One final remark on this Bank of England “analysis”. Near the start, it declares that the fundamental guiding assumption of the work is that Brexit will lead to the UK economy becoming less open over time in every scenario. That is despite the fact that advocates of Brexit and the UK government state that their intention is for the UK economy to become more open over the long term as a consequence of Brexit. This seems to me to be a wholly improper assumption to make in what purports to be an objective analysis.

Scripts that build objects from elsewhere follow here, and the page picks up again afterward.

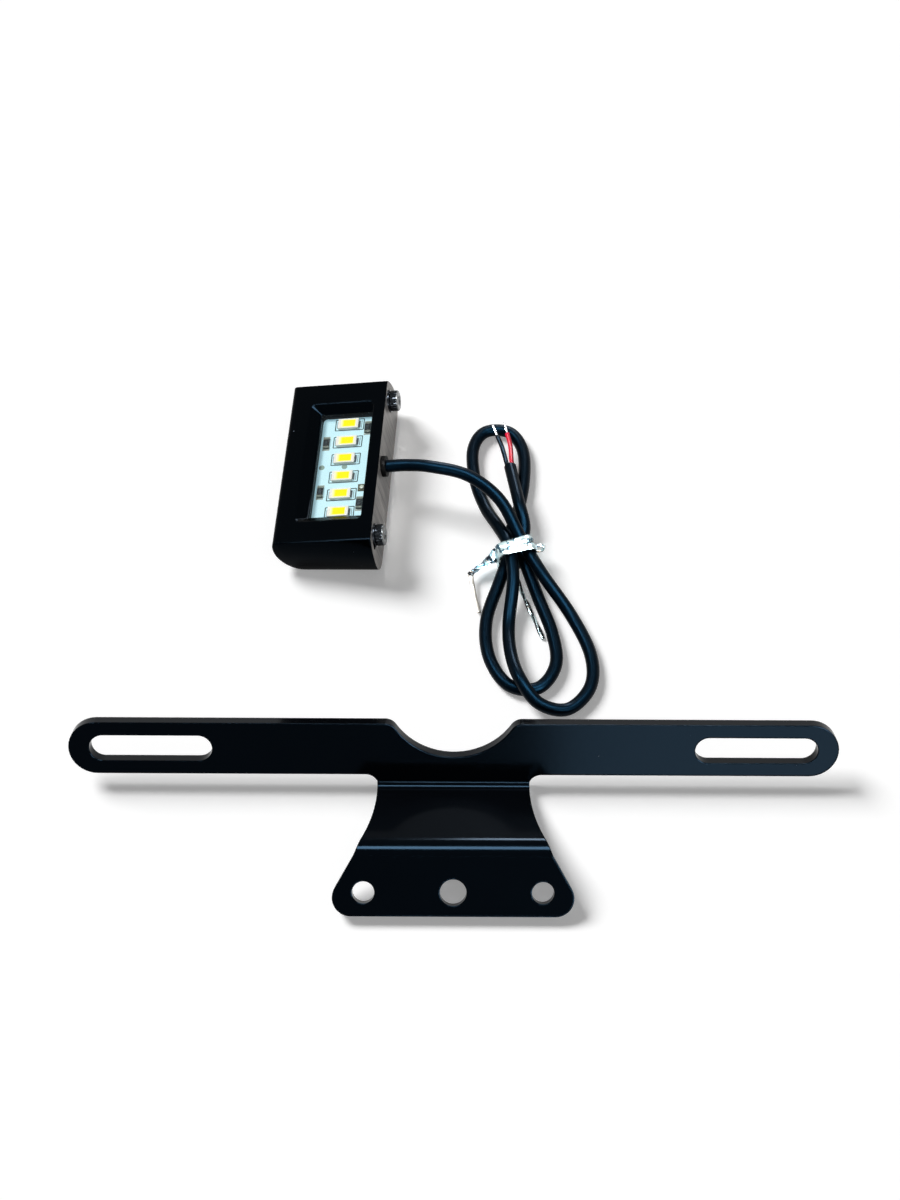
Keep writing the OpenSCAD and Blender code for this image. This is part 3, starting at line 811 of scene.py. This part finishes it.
@dataclass
class Studio:
    """The pale floor, the soft lights and the camera at the photograph's own place."""

    camera_place: Point = (-1.0 * MM, -229.05 * MM, 379.5 * MM)
    camera_target: Point = (-1.0 * MM, 12.73 * MM, 0.0)
    camera_roll: float = math.radians(-0.27)
    lens: float = 54.0
    sensor: float = 36.0
    key_from: Point = (-0.58, 0.445, 0.684)
    key_strength: float = 3.5
    key_angle: float = math.radians(24)
    floor_size: float = 4.0
    floor_albedo: float = 0.86
    floor_glow: float = 0.27
    fill: float = 0.14

    def camera(self) -> None:
        """Makes the camera and sets it as the scene's."""
        data = bpy.data.cameras.new("photo_camera")
        data.lens = self.lens
        data.sensor_width = self.sensor
        data.clip_start = 10 * MM
        camera = bpy.data.objects.new("photo_camera", data)
        bpy.context.scene.collection.objects.link(camera)
        look = Vector(self.camera_target) - Vector(self.camera_place)
        camera.location = self.camera_place
        turned = look.to_track_quat("-Z", "Y").to_matrix() @ Matrix.Rotation(-self.camera_roll, 3, "Z")
        camera.rotation_euler = turned.to_euler()
        bpy.context.scene.camera = camera

    def light(self, name: str, kind: str, place: Point) -> bpy.types.Object:
        """Makes a light that shines from a place towards the middle of the set.

        Args:
            name: Name of the light.
            kind: Its type.
            place: Where it stands.

        Returns:
            The light.
        """
        light = bpy.data.objects.new(name, bpy.data.lights.new(name, kind))
        light.location = place
        light.rotation_euler = (-Vector(place)).to_track_quat("-Z", "Y").to_euler()
        bpy.context.scene.collection.objects.link(light)
        return light

    def lights(self) -> None:
        """Makes the key light, which casts the shadows, and the lights that draw the highlights."""
        key = self.light("key_light", "SUN", self.key_from)
        key.data.energy = self.key_strength
        key.data.angle = self.key_angle
        key.visible_glossy = False
        for gloss in GLOSS_LIGHTS:
            light = self.light(gloss.name, "AREA", gloss.place)
            light.data.shape = "RECTANGLE"
            light.data.size, light.data.size_y = gloss.size
            light.data.energy = gloss.radiance * math.pi * gloss.size[0] * gloss.size[1]
            light.visible_camera = False
            light.visible_diffuse = False

    def world(self) -> None:
        """Makes the world: white behind the set and in its gloss, and a dim even fill elsewhere."""
        world = bpy.data.worlds.new("studio")
        world.use_nodes = True
        bpy.context.scene.world = world
        tree = world.node_tree
        tree.nodes.clear()
        path = tree.nodes.new("ShaderNodeLightPath")
        seen = tree.nodes.new("ShaderNodeMath")
        seen.operation = "MAXIMUM"
        through = tree.nodes.new("ShaderNodeMath")
        through.operation = "MAXIMUM"
        level = tree.nodes.new("ShaderNodeMapRange")
        level.inputs["To Min"].default_value = self.fill
        background = tree.nodes.new("ShaderNodeBackground")
        output = tree.nodes.new("ShaderNodeOutputWorld")
        tree.links.new(path.outputs["Is Camera Ray"], seen.inputs[0])
        tree.links.new(path.outputs["Is Glossy Ray"], seen.inputs[1])
        tree.links.new(seen.outputs[0], through.inputs[0])
        tree.links.new(path.outputs["Is Transmission Ray"], through.inputs[1])
        tree.links.new(through.outputs[0], level.inputs[0])
        tree.links.new(level.outputs[0], background.inputs["Strength"])
        tree.links.new(background.outputs[0], output.inputs["Surface"])

    def floor(self) -> None:
        """Makes the pale floor, which shows white apart from the shadows on it."""
        data = bmesh.new()
        bmesh.ops.create_grid(data, x_segments=8, y_segments=8, size=self.floor_size / 2)
        floor = finished_piece("floor", data, smooth=False)
        shader = Shader("floor_white")
        path = shader.node("LightPath")
        seen = shader.math("MAXIMUM", path.outputs["Is Camera Ray"], path.outputs["Is Glossy Ray"])
        seen = shader.math("MAXIMUM", seen, path.outputs["Is Transmission Ray"])
        paint = shader.node("BsdfDiffuse")
        paint.inputs["Color"].default_value = (self.floor_albedo,) * 3 + (1.0,)
        glow = shader.node("Emission")
        shader.feed(glow.inputs["Strength"], shader.math("MULTIPLY", seen, self.floor_glow))
        both = shader.node("AddShader")
        shader.feed(both.inputs[0], paint.outputs[0])
        shader.feed(both.inputs[1], glow.outputs[0])
        shader.feed(shader.output.inputs["Surface"], both.outputs[0])
        floor.data.materials.append(shader.material)

    def build(self) -> None:
        """Makes the whole studio."""
        bpy.context.scene.view_settings.view_transform = "Standard"
        self.camera()
        self.lights()
        self.world()
        self.floor()


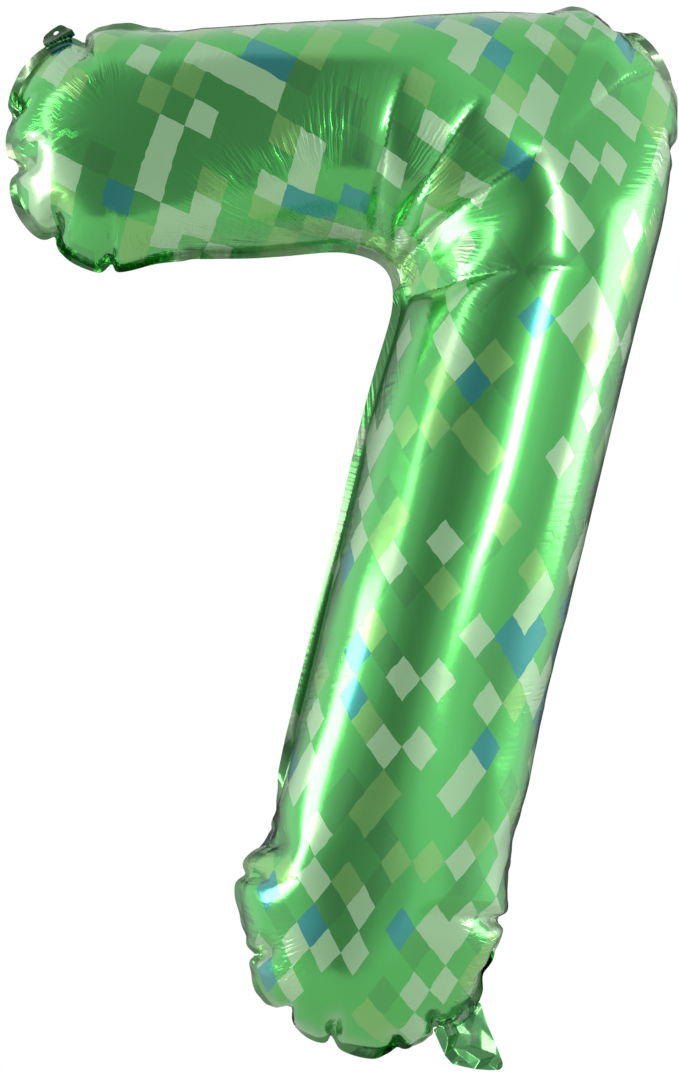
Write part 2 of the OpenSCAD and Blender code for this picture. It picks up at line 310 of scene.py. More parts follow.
def rounded_outline(corners, step):
    """The outline with its corners rounded, as points an even step apart."""
    path = []
    pts = [np.array(c[:2]) * MM for c in corners]
    for i, corner in enumerate(pts):
        radius = corners[i][2] * MM
        back = pts[i - 1] - corner
        on = pts[(i + 1) % len(pts)] - corner
        back, on = back / np.linalg.norm(back), on / np.linalg.norm(on)
        half = math.acos(back @ on) / 2
        middle = (back + on) / np.linalg.norm(back + on)
        centre = corner + middle * radius / math.sin(half)
        first = corner + back * radius / math.tan(half) - centre
        last = corner + on * radius / math.tan(half) - centre
        start, end = math.atan2(first[1], first[0]), math.atan2(last[1], last[0])
        turn = (end - start + math.pi) % (2 * math.pi) - math.pi
        steps = max(2, int(abs(turn) * radius / step) + 1)
        for k in range(steps + 1):
            a = start + turn * k / steps
            path.append(centre + radius * np.array([math.cos(a), math.sin(a)]))
    return evenly(path, step)


def segment_distance(points, loop):
    """Distance from each point to a closed loop."""
    best = np.full(len(points), 1e9)
    for a, b in zip(loop, np.roll(loop, -1, 0)):
        ab = b - a
        t = np.clip((points - a) @ ab / (ab @ ab), 0, 1)
        best = np.minimum(best, np.linalg.norm(points - a - t[:, None] * ab, axis=1))
    return best


def inside(points, loop):
    """Which points a closed loop holds."""
    x, y = points.T
    odd = np.zeros(len(points), bool)
    for (x0, y0), (x1, y1) in zip(loop, np.roll(loop, -1, 0)):
        crosses = (y0 > y) != (y1 > y)
        if crosses.any():
            odd ^= crosses & (x < (x1 - x0) * (y - y0) / (y1 - y0 + 1e-15) + x0)
    return odd


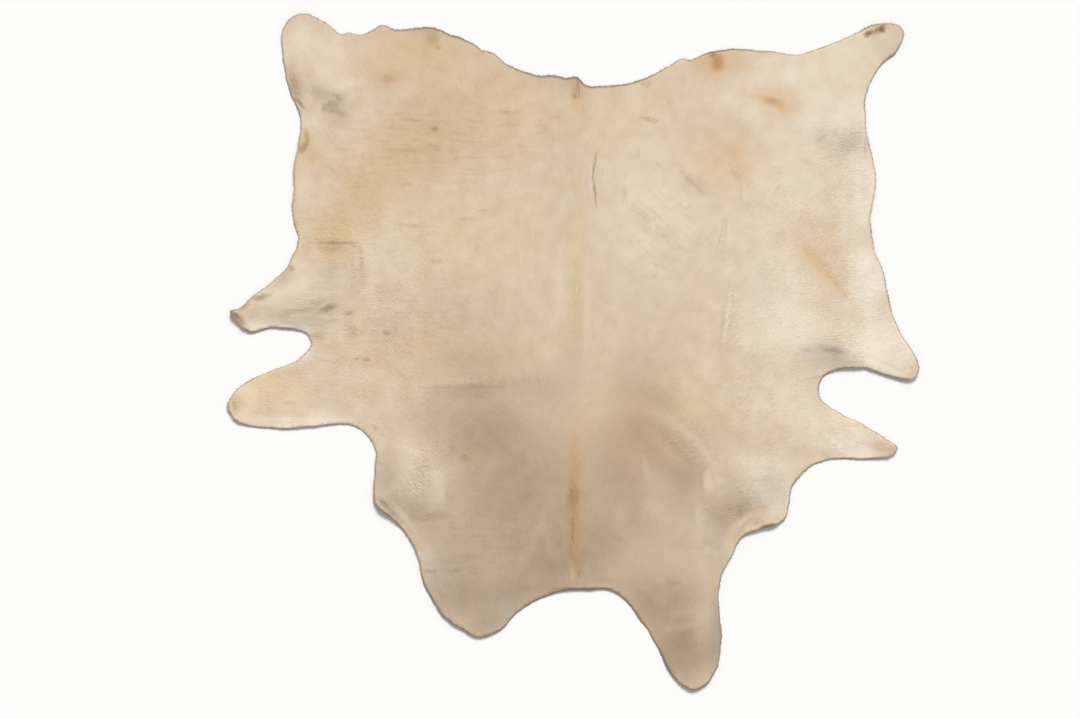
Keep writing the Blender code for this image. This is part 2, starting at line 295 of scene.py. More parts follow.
heights = np.clip(heights, 0, None) + LEATHER_THICKNESS
floor_side.free()

skin = bpy.data.meshes.new("skin")
skin.from_pydata([Vector(place) for place in np.column_stack((flat, heights))], [], faces)
if sum(face.normal.z for face in skin.polygons) < 0:
    skin.flip_normals()
skin.shade_smooth()

# ---------------------------------------------------------------------------------------------
# The lay of the coat and its broad colours. Hair grows from the backbone down the sides and towards
# the tail and feet. It is cream, paler on the belly and yellower where sun, sweat and the skin under
# it have stained it. Its darker areas are partly darker hair and partly painted shade, and some of
# its paler ones are painted light, as the tables of them say.
# ---------------------------------------------------------------------------------------------
# A row says which way the hair lies at a place, in degrees from +X, and how far that reaches.
# name, across, along, way, reach
LAY = (
    ("backbone, rump", 0, 780, 90, 220),
    ("backbone, loin", 0, 480, 90, 220),
    ("backbone, chest", 0, 150, 88, 220),
    ("backbone, neck", 0, -250, 88, 200),
    ("nape", 0, -620, 86, 180),
    ("left rump", -350, 780, 128, 240),
    ("left loin", -380, 480, 142, 260),
    ("left ribs", -420, 150, 158, 260),
    ("left neck", -300, -350, 150, 220),
    ("left cheek", -340, -760, 118, 200),
    ("left thigh", -700, 800, 120, 200),
    ("left hind shank", -860, 980, 100, 160),
    ("left hip", -560, 920, 110, 140),
    ("left flank", -780, 520, 172, 200),
    ("left flank whorl", -740, 320, 215, 120),
    ("left elbow", -760, 110, 190, 160),
    ("left upper flap", -980, 150, 205, 150),
    ("left lower flap", -950, -140, 185, 170),
    ("left brisket", -620, -180, 165, 180),
    ("left shoulder", -500, -430, 170, 170),
    ("right rump", 350, 780, 52, 240),
    ("right loin", 380, 480, 38, 260),
    ("right ribs", 420, 150, 22, 260),
    ("right neck", 300, -350, 30, 220),
    ("right cheek", 370, -850, 64, 220),
    ("right thigh", 700, 830, 50, 200),
    ("right hind shank", 950, 980, 62, 160),
    ("right flank", 780, 520, 8, 200),
    ("right flank whorl", 840, 640, -30, 110),
    ("right belly", 900, 300, 2, 180),
    ("right elbow", 760, 60, -8, 160),
    ("right upper flap", 1000, -10, -35, 150),
    ("right lower flap", 900, -280, -22, 170),
    ("right brisket", 640, -200, 12, 180),
    ("right shoulder", 560, -450, 10, 170),
)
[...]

Suppose, for example, that the Green Party had a stated policy of liberalising banking but someone at the Bank of England believed that, in practice, if it came to power the Green Party would probably seek to jail bankers. Then suppose the Bank produced what it claimed was an objective analysis of the impact of a Green Party government. Would it be proper for the Bank to make the central guiding principle of its analytical framework be the quantification of the impacts of jailing bankers? And if the Bank did do that, should we regard its analysis as an attempt at neutral technical analysis or, instead, a transparently political analysis dependent on controversial and disputed policy assumptions that ran flat against the stated policy of those it was analysing? I think we know the answer, and it’s the same when it comes to Brexit.

The UK economy is not going to contract 8 per cent in one year, regardless of how disorderly Brexit gets. For the Bank to say that might happen is not some speaking truth to power objectivity. It is absurd, nonsensical and incredible.

Andrew Lilico is an economist and political writer.